(Rows from a 3D modeling dataset)
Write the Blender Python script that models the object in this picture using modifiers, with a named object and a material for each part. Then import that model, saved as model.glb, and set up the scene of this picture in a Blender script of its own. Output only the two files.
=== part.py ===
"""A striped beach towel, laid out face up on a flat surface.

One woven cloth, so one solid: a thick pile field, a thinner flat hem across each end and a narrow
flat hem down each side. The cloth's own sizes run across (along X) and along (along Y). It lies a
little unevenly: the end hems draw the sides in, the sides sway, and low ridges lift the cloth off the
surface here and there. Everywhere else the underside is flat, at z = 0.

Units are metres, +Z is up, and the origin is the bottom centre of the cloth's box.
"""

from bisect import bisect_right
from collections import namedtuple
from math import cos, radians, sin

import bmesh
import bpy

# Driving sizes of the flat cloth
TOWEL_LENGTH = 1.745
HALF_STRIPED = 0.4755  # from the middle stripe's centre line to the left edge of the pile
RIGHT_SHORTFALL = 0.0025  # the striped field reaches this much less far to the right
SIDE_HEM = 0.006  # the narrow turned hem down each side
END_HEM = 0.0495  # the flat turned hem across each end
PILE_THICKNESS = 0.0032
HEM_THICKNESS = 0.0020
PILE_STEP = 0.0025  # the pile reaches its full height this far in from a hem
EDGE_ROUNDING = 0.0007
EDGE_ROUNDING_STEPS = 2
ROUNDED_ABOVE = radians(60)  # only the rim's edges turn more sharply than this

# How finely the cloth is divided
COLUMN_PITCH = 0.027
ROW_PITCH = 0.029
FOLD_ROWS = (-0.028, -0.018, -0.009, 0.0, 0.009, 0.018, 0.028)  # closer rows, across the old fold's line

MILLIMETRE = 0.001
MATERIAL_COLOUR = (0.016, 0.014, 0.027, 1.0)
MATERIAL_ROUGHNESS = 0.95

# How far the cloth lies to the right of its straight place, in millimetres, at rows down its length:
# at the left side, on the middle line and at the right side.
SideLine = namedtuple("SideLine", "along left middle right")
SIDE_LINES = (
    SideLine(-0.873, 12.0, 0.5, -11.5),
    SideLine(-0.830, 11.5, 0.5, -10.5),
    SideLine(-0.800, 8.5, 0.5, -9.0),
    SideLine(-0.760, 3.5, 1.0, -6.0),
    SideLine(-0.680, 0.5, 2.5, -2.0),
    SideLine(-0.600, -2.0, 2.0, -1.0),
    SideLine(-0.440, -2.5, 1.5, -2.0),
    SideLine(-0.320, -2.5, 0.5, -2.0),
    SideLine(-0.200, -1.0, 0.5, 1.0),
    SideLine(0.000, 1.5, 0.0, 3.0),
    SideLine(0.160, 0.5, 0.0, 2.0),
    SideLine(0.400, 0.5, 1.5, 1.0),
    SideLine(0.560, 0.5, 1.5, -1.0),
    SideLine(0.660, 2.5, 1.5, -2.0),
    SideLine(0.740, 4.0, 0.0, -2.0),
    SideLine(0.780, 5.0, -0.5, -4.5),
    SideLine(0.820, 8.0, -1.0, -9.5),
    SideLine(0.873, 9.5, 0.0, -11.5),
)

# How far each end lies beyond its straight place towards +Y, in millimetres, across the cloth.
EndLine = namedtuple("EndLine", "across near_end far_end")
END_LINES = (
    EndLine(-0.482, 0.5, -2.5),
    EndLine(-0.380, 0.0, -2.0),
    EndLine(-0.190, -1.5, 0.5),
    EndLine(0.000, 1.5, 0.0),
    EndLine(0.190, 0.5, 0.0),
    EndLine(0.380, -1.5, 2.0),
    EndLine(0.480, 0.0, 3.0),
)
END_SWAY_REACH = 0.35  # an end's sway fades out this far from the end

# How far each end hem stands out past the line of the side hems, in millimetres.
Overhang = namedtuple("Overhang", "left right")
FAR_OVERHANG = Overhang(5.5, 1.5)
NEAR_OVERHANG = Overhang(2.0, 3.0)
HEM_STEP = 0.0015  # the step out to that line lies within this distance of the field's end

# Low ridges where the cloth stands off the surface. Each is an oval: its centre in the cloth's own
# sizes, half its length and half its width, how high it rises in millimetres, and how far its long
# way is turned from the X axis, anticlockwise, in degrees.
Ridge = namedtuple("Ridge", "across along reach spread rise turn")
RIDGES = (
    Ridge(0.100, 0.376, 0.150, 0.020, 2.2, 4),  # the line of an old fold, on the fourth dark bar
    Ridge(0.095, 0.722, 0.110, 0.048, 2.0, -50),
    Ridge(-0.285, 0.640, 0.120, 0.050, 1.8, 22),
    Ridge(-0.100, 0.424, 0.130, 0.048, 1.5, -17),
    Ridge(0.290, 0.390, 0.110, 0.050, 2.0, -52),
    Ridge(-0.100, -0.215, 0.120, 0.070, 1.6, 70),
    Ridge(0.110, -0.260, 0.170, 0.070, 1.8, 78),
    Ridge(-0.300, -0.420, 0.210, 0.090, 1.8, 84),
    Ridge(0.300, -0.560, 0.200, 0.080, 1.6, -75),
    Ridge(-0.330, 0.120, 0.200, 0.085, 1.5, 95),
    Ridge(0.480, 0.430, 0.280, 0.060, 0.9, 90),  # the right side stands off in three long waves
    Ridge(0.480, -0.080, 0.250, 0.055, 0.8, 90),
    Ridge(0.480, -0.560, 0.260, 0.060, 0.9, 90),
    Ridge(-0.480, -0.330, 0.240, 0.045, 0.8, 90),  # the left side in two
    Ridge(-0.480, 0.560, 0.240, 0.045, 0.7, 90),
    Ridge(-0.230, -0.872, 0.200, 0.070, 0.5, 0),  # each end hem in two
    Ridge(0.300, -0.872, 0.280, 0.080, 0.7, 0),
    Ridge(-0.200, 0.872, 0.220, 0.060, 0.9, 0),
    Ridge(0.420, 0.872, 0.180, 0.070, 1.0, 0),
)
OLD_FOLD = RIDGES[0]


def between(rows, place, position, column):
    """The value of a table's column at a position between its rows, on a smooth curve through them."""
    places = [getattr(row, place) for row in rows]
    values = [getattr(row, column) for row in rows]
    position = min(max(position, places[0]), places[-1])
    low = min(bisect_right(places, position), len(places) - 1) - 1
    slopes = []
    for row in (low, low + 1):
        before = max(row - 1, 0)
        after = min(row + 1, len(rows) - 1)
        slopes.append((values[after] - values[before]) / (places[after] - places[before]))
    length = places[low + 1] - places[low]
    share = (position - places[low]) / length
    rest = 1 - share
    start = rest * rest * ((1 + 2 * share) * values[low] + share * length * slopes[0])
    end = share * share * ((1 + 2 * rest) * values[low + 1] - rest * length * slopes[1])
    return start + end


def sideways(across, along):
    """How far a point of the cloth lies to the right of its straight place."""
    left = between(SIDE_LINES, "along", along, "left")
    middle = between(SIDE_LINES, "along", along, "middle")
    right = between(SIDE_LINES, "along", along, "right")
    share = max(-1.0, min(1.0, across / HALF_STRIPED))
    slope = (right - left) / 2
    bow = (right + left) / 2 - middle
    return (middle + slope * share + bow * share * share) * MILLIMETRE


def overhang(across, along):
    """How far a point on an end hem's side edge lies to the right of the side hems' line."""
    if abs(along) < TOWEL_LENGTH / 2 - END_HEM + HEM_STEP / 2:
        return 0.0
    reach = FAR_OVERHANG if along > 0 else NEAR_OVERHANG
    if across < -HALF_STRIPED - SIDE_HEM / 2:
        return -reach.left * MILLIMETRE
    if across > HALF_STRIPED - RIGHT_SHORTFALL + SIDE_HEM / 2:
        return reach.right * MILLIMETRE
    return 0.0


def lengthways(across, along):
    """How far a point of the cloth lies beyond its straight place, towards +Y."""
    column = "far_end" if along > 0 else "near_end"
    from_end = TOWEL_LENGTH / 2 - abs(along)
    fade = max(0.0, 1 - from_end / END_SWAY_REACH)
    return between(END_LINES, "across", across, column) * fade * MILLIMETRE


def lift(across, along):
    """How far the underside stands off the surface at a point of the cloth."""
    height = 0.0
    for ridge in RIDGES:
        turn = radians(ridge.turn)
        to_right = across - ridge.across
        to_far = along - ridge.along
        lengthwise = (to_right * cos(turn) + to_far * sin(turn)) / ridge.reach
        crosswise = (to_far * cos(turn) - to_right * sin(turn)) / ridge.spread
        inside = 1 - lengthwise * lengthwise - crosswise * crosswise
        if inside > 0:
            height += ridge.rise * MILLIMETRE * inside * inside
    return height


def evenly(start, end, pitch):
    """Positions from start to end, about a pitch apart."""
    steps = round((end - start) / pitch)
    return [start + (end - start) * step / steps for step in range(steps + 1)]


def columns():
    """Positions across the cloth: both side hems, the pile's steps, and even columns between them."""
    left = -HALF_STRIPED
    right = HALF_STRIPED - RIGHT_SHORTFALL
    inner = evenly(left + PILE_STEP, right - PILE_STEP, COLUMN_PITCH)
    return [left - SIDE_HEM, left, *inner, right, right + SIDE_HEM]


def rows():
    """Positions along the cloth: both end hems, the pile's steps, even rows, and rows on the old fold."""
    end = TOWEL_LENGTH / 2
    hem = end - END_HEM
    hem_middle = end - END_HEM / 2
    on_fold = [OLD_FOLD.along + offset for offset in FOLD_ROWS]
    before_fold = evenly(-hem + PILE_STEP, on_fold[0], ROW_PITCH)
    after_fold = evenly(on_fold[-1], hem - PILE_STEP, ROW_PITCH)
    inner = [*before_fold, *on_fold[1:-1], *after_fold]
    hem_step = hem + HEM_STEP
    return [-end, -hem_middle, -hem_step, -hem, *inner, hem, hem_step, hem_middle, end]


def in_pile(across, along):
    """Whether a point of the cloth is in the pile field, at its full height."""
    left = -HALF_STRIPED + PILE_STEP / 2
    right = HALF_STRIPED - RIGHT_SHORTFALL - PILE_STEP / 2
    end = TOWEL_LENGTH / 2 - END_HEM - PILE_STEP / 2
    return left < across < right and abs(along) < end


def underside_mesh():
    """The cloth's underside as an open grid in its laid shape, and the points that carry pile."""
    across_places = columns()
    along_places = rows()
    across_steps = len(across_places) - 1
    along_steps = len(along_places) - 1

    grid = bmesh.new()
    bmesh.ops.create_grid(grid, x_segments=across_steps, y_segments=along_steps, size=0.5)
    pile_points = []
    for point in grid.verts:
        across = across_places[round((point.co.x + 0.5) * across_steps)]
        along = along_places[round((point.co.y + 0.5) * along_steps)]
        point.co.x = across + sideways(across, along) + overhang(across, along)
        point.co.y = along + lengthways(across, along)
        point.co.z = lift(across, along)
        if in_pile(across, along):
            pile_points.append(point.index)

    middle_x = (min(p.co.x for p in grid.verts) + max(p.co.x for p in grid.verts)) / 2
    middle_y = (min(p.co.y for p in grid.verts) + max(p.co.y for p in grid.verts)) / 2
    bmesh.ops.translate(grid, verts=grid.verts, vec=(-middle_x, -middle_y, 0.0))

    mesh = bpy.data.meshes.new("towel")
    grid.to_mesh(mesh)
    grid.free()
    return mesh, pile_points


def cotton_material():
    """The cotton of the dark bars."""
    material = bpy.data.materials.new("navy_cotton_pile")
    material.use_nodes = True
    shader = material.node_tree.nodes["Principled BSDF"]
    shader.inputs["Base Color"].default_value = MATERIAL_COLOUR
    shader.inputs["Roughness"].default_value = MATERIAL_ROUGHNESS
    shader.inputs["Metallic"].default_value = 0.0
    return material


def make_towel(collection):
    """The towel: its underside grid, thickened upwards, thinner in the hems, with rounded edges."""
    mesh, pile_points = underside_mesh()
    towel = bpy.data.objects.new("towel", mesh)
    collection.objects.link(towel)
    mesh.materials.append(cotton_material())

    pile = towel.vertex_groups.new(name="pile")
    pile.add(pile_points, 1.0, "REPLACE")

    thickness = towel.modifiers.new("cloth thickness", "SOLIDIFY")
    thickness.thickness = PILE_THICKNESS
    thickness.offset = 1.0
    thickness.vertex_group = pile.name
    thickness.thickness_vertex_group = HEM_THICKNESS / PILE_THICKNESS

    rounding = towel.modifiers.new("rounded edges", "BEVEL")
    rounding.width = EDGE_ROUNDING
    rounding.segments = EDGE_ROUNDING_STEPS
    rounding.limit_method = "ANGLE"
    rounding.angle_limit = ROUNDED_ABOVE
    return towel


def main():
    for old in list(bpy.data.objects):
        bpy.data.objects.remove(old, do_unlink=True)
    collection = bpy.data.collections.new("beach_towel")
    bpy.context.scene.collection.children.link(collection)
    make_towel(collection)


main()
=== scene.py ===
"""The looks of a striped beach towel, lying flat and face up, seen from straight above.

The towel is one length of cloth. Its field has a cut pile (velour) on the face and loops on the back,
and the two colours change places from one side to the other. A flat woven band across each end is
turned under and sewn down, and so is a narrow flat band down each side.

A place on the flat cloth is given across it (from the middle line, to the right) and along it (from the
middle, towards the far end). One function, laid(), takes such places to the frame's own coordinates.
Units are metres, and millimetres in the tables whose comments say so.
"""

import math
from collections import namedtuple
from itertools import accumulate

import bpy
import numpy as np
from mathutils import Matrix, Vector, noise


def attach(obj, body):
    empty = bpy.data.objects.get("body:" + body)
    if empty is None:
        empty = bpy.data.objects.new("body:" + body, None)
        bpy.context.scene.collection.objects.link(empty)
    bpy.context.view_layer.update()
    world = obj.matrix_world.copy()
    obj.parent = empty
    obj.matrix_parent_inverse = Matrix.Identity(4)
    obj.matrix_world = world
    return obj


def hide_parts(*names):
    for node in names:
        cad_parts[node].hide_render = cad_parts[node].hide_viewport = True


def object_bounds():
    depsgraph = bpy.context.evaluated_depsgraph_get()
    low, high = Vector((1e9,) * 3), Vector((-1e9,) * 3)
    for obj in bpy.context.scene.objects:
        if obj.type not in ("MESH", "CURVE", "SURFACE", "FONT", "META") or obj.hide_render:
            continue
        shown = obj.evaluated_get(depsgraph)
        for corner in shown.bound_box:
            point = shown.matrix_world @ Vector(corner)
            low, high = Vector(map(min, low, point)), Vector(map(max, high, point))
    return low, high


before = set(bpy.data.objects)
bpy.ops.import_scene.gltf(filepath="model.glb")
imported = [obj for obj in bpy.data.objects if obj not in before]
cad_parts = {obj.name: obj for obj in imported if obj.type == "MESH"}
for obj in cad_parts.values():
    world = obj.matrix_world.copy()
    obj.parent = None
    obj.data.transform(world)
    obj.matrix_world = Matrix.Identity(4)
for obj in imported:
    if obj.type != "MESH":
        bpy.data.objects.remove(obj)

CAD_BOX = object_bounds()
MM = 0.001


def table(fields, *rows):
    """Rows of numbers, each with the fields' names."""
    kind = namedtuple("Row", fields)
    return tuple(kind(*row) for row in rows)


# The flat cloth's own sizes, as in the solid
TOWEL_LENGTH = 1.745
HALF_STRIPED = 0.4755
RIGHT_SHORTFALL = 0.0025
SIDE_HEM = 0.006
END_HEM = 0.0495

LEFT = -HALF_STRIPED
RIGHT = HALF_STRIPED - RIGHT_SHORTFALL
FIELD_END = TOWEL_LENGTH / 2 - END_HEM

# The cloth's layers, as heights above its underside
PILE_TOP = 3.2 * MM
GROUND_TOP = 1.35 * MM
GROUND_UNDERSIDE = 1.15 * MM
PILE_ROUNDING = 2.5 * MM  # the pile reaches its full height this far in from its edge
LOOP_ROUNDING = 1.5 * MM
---
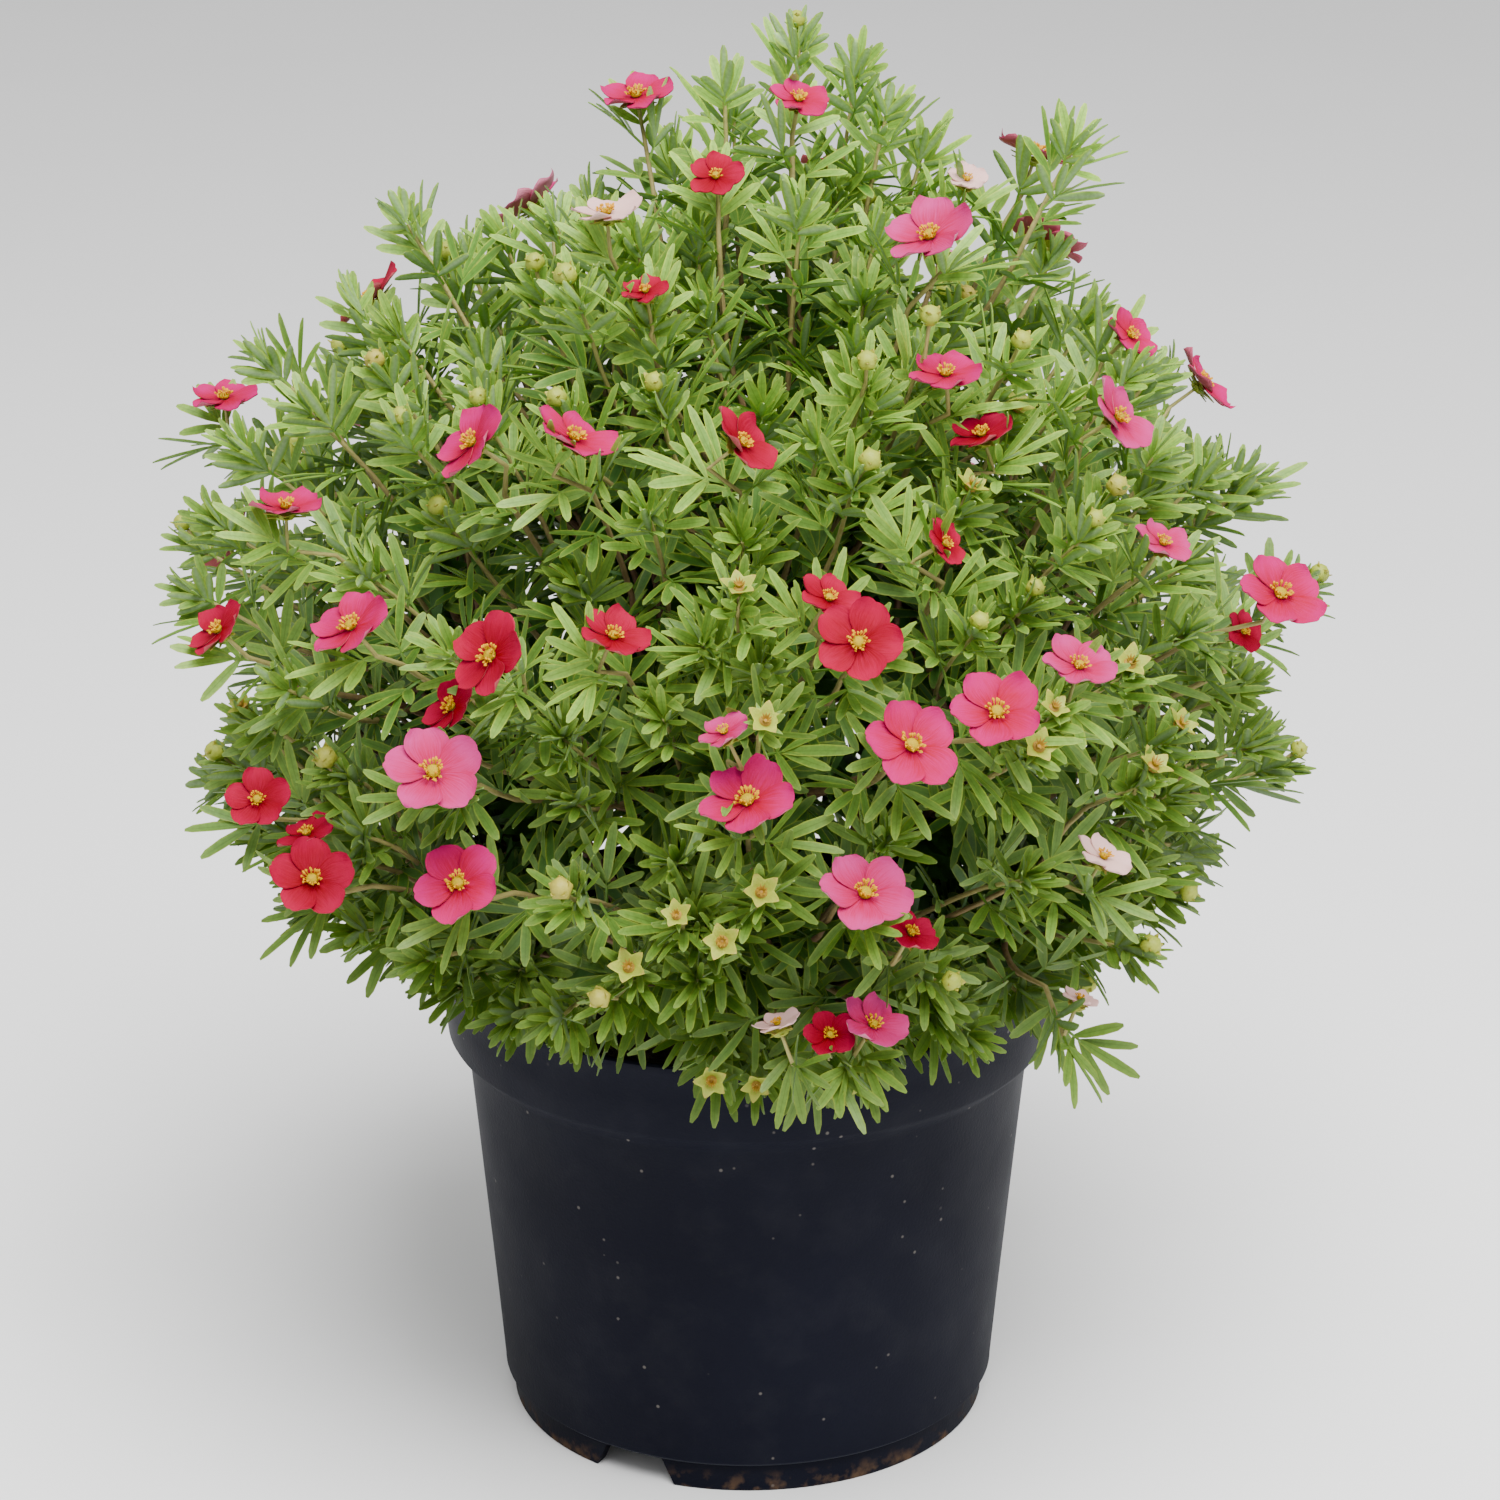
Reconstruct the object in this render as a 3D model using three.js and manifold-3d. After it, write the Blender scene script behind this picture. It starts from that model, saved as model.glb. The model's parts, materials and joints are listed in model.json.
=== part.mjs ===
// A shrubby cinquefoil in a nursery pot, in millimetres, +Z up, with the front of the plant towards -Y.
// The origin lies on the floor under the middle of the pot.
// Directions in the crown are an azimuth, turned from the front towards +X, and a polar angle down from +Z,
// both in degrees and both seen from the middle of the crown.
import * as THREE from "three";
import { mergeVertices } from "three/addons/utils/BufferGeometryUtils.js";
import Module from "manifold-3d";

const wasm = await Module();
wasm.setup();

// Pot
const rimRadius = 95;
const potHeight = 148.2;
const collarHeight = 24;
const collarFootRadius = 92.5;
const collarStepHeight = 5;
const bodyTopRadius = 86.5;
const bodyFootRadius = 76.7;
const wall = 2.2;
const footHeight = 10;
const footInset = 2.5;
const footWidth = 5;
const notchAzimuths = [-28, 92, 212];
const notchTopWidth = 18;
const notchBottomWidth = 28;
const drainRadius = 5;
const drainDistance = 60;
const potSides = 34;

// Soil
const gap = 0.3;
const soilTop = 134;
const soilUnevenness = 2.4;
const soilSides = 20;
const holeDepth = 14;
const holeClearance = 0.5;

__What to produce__
Write the lines again exactly, beginning at the line that has "Reconstruct the object" and stopping after the line that has "const holeClearance = 0.5;"; include no other lines.

__Exercise solution__
Reconstruct the object in this render as a 3D model using three.js and manifold-3d. After it, write the Blender scene script behind this picture. It starts from that model, saved as model.glb. The model's parts, materials and joints are listed in model.json.
=== part.mjs ===
// A shrubby cinquefoil in a nursery pot, in millimetres, +Z up, with the front of the plant towards -Y.
// The origin lies on the floor under the middle of the pot.
// Directions in the crown are an azimuth, turned from the front towards +X, and a polar angle down from +Z,
// both in degrees and both seen from the middle of the crown.
import * as THREE from "three";
import { mergeVertices } from "three/addons/utils/BufferGeometryUtils.js";
import Module from "manifold-3d";

const wasm = await Module();
wasm.setup();

// Pot
const rimRadius = 95;
const potHeight = 148.2;
const collarHeight = 24;
const collarFootRadius = 92.5;
const collarStepHeight = 5;
const bodyTopRadius = 86.5;
const bodyFootRadius = 76.7;
const wall = 2.2;
const footHeight = 10;
const footInset = 2.5;
const footWidth = 5;
const notchAzimuths = [-28, 92, 212];
const notchTopWidth = 18;
const notchBottomWidth = 28;
const drainRadius = 5;
const drainDistance = 60;
const potSides = 34;

// Soil
const gap = 0.3;
const soilTop = 134;
const soilUnevenness = 2.4;
const soilSides = 20;
const holeDepth = 14;
const holeClearance = 0.5;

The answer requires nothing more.